The “illusory truth effect” is one of the most consistent findings in cognitive psychology: the more we encounter a claim, the more likely it is to feel true—including misinformation, including claims that contradict prior knowledge.
This matters because the modern media environment is not optimized for accuracy. It is optimized for exposure.
So the question becomes: in a system where repetition manufactures credibility, what happens when distrust of expertise becomes the default setting?
You get a public that is simultaneously:
exhausted by information,
suspicious of institutions,
and primed to accept the familiar.
That combination is not just dangerous. It is highly designable.
The New Terrain: Synthetic Abundance, Unclear Authenticity
If you feel the ground moving, it’s because the informational substrate is changing.
Even credible reporting on AI-generated content trends lands on the same uncomfortable conclusion: the share of machine-written material is rising, measurement is imperfect, and the long-term balance of “human vs. synthetic” is uncertain. Reports based on large web datasets (like Common Crawl) suggest AI writing has at times reached parity with human writing in sampled new content, while also noting that detection and representativeness limits make any definitive number slippery.
This is the key point for visual literacy:
When authenticity is no longer assumed, style becomes a proxy for truth.
And style is easy to counterfeit.
Anti-Intellectualism Has a Look
This is where the conversation needs to shift from abstract “culture” to concrete visual grammar.

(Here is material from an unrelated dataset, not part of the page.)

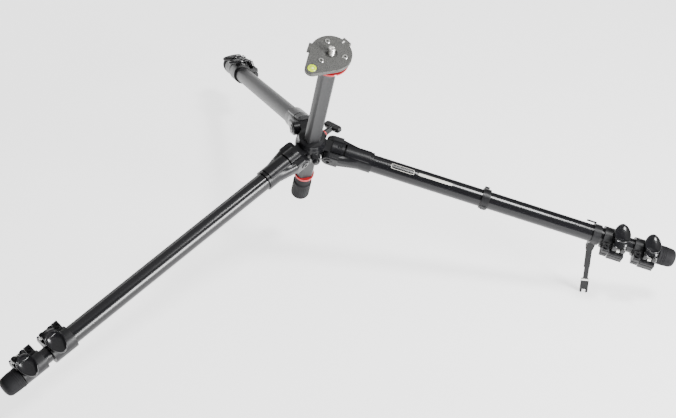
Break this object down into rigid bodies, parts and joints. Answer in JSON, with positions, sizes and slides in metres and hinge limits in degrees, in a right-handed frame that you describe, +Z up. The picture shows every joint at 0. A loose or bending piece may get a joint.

Anti-intellectualism often arrives wearing familiar costumes:
Screenshot epistemology: the “receipt” as proof, detached from source, context, and time.
Confidence aesthetics: certainty as a visual effect (clean typography, bold claims, rapid edits, emphatic captions).
The humility pose: “I’m just asking questions,” framed as innocence while performing accusation.
The expert costume: charts without methods, credentials without accountability, authority without the slow labor behind it.
Visual literacy is the discipline of catching the handprint: intent, context, omissions, incentives. It’s not “being smart.” It’s learning to see what’s trying to pass through you without being examined.
Visual Literacy as an Anti-Shortcut Practice
If the new terrain pressures us toward simplification, visual literacy is a way to reintroduce friction—healthy, necessary friction.
A small pause is often the difference between discernment and diffusion.
Here’s a lens I’ve been using.
Terrain Lens: Reading Authority
What is this message asking me to feel before I think?
What visual cues are substituting for evidence (and what evidence is actually offered)?
Is the artifact trying to build trust—or trying to build urgency?
What context would have to exist for this to be true (source, date, method, incentives)?
Who benefits if I decide “experts can’t be trusted”?
Anti-intellectualism doesn’t just reject expertise.
It rejects the process of arriving at knowledge.
And in a world where repetition can manufacture belief and mistrust can pre-empt evaluation , protecting that process becomes a strategic act—personally, culturally, organizationally.
Redrawing the Map
Resilience isn’t a single transformation. It’s a repeated recalibration.
In an era of synthetic abundance and attention scarcity, the strongest leaders won’t be the loudest explainers. They’ll be the most reliable readers—people who can live in the seam where ideas meet systems, where persuasion meets proof, where visuals meet accountability.
So I’ll ask it this way:
What does “credible” look like to you right now—and who taught you that visual grammar?